Aims: To determine retrospectively the relative usefulness of electron microscopy and immunocytochemistry for tumour diagnosis; to monitor the influence of new antibodies and antisera on the use of these techniques in one laboratory.

Methods: During 1980 to 1989 inclusive, 726 tumours were examined by electron microscopy, 862 by immunocytochemistry, and 286 by both techniques. The choice of techniques and, for immunocytochemistry, the range of antibodies used were compared between each category of final diagnosis.

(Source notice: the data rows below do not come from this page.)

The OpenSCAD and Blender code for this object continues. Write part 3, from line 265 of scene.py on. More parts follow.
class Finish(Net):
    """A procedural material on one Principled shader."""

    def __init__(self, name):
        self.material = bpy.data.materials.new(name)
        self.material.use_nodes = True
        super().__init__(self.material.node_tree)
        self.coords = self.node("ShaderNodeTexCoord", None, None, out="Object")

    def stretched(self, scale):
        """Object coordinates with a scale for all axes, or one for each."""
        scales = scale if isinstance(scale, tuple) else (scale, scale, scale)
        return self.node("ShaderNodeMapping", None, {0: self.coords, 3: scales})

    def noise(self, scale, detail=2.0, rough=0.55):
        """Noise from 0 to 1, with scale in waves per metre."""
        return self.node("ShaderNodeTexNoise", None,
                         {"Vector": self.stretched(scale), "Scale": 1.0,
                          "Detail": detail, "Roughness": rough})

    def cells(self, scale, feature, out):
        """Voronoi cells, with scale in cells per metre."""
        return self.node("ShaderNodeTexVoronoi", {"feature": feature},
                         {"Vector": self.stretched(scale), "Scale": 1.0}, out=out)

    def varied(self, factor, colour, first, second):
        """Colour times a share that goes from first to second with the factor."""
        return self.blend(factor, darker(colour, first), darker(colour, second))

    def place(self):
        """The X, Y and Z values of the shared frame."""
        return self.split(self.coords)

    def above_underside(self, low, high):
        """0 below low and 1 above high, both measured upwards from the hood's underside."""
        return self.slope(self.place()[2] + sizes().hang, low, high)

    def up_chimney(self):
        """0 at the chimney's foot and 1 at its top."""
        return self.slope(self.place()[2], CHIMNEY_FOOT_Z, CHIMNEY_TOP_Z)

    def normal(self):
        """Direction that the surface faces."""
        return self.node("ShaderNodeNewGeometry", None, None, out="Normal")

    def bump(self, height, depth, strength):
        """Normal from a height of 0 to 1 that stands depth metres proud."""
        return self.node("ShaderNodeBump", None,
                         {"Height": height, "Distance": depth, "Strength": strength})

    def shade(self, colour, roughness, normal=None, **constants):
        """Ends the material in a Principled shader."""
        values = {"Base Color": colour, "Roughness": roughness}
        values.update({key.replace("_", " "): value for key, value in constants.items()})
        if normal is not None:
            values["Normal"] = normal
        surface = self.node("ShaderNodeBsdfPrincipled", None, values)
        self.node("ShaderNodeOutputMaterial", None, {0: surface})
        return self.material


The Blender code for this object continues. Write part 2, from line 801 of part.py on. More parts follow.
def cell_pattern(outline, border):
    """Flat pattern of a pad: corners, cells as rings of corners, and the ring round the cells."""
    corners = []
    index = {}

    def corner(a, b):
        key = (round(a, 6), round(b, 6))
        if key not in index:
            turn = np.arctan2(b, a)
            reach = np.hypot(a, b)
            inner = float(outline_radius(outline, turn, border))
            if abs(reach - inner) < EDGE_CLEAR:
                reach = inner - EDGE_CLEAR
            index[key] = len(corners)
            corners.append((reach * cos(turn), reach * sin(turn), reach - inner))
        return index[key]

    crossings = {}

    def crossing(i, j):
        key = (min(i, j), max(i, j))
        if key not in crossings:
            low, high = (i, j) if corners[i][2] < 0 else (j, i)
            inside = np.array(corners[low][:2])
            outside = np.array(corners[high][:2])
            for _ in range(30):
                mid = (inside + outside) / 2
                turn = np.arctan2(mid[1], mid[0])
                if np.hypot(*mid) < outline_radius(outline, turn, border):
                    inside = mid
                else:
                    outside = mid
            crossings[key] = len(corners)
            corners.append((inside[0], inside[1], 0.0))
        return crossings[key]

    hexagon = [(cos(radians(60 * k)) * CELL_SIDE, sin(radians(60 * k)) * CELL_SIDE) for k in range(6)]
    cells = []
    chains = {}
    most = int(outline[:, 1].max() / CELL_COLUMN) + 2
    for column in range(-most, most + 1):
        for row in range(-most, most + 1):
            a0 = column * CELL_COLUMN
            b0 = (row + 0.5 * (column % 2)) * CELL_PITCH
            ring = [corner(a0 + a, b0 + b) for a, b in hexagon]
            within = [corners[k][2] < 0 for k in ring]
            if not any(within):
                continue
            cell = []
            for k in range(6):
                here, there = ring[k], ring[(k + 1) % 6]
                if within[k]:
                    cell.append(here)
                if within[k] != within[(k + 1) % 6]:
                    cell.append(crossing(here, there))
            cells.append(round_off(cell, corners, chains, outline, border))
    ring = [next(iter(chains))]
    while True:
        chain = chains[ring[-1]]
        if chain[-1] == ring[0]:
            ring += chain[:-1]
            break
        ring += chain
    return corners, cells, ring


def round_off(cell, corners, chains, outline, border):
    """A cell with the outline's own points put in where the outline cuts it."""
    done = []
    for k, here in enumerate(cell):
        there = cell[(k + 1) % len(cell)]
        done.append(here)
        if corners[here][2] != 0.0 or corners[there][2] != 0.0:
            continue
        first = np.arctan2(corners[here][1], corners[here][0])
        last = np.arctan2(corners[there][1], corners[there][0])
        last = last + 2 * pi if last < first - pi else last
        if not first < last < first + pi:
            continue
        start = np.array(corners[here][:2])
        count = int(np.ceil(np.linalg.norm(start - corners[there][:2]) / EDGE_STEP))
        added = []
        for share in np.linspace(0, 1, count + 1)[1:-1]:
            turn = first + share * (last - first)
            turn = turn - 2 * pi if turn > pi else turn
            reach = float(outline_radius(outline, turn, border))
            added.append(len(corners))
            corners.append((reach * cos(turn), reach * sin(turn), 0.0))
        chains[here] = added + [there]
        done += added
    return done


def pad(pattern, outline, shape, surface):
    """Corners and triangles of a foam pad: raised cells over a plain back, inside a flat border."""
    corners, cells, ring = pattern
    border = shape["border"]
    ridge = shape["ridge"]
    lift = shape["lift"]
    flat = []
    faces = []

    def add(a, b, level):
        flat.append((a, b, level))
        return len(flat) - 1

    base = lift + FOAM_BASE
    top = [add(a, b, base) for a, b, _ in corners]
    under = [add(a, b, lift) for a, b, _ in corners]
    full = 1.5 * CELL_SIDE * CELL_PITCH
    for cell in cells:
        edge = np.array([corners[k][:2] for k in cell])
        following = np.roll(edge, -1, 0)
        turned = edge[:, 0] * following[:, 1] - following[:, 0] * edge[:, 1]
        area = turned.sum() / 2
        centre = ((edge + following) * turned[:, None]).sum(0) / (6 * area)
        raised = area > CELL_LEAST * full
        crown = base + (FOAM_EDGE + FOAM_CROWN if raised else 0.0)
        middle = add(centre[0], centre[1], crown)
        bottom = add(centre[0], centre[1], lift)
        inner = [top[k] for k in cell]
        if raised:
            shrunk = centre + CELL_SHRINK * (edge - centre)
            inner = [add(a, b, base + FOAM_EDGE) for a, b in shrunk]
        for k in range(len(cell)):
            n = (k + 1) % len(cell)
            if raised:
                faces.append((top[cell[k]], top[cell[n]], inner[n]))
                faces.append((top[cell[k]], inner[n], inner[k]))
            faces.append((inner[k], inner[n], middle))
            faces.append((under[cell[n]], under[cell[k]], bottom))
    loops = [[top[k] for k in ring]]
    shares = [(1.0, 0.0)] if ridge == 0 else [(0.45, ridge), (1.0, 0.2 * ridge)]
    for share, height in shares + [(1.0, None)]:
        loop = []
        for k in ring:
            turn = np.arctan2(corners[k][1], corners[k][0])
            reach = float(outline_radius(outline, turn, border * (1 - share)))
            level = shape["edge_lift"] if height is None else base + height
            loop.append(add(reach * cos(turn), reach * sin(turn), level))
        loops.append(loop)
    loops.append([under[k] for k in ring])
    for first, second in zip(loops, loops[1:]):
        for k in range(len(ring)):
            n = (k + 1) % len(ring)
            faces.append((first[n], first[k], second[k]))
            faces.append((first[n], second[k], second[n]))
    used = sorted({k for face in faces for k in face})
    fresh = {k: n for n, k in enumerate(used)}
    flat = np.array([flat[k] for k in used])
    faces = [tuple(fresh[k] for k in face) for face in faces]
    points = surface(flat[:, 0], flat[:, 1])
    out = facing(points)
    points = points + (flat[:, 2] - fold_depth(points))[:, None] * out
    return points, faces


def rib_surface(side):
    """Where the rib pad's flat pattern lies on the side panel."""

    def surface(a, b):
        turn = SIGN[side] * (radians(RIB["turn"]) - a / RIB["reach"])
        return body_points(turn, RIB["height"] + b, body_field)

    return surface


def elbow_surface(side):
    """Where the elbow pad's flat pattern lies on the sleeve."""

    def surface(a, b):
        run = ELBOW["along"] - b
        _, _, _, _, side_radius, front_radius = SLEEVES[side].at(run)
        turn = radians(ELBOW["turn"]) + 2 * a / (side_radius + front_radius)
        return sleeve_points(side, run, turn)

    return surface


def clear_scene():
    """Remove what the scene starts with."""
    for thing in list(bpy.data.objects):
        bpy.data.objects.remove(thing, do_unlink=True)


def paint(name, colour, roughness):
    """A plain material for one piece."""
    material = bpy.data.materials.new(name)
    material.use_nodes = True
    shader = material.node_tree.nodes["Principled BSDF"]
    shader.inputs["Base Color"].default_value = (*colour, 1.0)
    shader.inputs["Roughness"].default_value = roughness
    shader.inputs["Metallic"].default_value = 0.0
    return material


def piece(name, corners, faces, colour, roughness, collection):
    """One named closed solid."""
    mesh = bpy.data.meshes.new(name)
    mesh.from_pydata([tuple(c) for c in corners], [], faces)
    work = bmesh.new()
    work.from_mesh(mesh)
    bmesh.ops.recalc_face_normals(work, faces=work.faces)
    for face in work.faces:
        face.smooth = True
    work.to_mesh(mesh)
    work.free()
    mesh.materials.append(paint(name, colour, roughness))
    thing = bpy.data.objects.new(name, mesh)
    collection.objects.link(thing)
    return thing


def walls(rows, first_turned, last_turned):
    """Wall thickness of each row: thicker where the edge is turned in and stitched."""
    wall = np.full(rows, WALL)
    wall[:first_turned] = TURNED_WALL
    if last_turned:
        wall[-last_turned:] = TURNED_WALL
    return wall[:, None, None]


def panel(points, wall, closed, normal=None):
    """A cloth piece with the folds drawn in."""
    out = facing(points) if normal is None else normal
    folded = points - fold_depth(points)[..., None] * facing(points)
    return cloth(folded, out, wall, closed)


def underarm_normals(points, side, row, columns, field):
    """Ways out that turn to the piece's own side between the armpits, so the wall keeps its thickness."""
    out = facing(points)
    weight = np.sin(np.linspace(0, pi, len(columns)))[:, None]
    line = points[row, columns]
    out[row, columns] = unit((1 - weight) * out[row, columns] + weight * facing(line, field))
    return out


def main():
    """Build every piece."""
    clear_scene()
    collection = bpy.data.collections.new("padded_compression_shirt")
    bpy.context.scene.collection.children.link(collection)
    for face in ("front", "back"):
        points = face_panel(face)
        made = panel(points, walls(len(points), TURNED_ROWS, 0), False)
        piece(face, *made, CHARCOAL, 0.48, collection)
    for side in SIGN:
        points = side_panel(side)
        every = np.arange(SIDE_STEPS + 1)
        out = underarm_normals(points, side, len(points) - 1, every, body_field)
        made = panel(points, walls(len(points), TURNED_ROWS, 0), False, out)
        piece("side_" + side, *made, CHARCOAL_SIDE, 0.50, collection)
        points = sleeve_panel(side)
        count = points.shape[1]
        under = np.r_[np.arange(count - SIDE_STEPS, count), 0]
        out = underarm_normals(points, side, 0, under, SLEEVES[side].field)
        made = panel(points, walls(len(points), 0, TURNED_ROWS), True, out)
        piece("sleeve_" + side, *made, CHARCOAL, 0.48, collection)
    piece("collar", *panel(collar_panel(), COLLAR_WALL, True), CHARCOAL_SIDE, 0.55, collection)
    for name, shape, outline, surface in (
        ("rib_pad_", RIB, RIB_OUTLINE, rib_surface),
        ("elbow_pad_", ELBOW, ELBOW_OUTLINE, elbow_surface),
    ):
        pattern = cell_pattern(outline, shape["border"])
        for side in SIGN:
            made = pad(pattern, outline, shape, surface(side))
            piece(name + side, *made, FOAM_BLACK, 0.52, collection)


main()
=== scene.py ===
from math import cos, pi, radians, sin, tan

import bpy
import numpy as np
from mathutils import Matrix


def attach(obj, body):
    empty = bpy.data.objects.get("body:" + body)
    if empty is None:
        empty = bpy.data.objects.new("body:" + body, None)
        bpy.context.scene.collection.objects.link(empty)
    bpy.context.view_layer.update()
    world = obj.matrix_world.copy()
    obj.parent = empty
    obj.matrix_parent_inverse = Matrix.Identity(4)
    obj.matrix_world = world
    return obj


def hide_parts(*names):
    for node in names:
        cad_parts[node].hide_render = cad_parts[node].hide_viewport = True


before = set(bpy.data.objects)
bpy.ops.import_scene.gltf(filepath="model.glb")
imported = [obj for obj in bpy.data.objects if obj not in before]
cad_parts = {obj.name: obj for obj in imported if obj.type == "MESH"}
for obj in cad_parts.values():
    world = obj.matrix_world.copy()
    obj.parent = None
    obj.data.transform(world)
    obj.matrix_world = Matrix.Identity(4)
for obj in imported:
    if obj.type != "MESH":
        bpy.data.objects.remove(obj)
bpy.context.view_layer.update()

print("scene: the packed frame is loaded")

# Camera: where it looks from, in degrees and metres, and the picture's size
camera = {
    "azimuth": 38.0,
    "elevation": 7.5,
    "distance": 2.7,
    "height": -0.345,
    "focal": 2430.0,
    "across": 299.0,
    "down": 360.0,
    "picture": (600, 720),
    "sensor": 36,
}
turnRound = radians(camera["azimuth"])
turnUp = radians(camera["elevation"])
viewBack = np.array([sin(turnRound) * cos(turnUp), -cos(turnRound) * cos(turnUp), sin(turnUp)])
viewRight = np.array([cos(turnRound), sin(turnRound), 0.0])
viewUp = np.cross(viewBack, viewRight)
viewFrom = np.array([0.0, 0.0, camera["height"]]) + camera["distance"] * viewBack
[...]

Results: During the study period there was a sharp fall in the use of electron microscopy and a corresponding rise in immunocytochemistry. These trends applied to all categories of final tumour diagnosis, but the use of electron microscopy was sustained longer for lesions suspected or eventually confirmed to be melanomas or amine precursor uptake decarboxylation cell carcinoma (APUDomas)--for example, carcinoid tumours. The immunocytochemistry:electron microscopy use ratios ranged from 2.07:1 to 0.44:1 for the categories in which lymphoma and APUDoma, respectively, were the final diagnoses. The abandonment of electron microscopy for suspected or confirmed lymphomas and carcinomas corresponded to the increasing availability of relevant antisera and antibodies.

Conclusions: The wider application of immunocytochemistry for tumour diagnosis is endorsed, but electron microscopy should be retained for selected cases in which the results of immunocytochemistry might be predictably ambiguous or otherwise unhelpful.